Wim Woudsma

Personal information
- Full name: Willem Woudsma
- Date of birth: 11 August 1957
- Place of birth: Nijverdal, Netherlands
- Date of death: 23 May 2019 (aged 61)
- Place of death: Nijverdal, Netherlands
- Position(s): Defender

Youth career
- Hulzense Boys

Senior career*
- Years: Team / Apps / (Gls)
- 1976–1989: Go Ahead Eagles / 376 / (45)
- 1989–1990: N.E.C. / 19 / (0)
- Total:  / 395 / (45)

International career
- 1977–1981: Netherlands U-21 / 9 / (0)

= Wim Woudsma =

Dutch footballer (1957–2019)

Willem "Wim" Woudsma (11 August 1957 – 23 May 2019) was a Dutch footballer who played as a defender.

==Playing career==
===Club===
Born in Nijverdal, Woudsma started his career at local amateur side Hulzense Boys and later joined the FC Twente youth system.
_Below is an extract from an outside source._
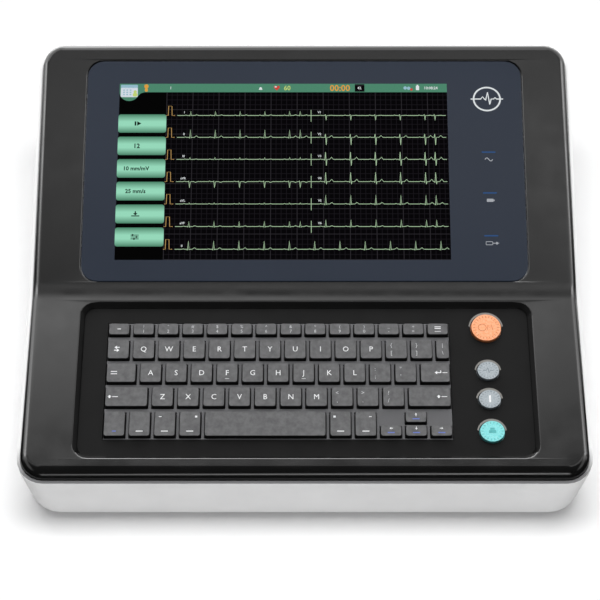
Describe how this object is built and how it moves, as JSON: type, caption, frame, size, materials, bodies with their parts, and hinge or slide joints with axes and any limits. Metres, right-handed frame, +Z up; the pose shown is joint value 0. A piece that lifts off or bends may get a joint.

He made his senior debut for Go Ahead Eagles in August 1976 against Feyenoord, and played his entire professional career for the club except for his final season when he featured for N.E.C. He played in 430 official matches for Go Ahead, with only John Oude Wesselink (446) having more games for the club. After retiring he played for amateur side De Zweef in Nijverdal, where he also worked as a coach.

===International===
He earned 9 caps for the Netherlands national under-21 football team between 1977 and 1981 and played 4 games for the Dutch Olympic side.

==Managerial career==
Woudsma coached at amateur sides De Zweef, Hulzense Boys and Enter Vooruit and he was a youth coach at Go Ahead Eagles.

==Personal life==
His father Kas played as a goalkeeper for DES Nijverdal and in 26 matches for the Dutch Saturday League squad. Woudsma died in 2019 after a long illness.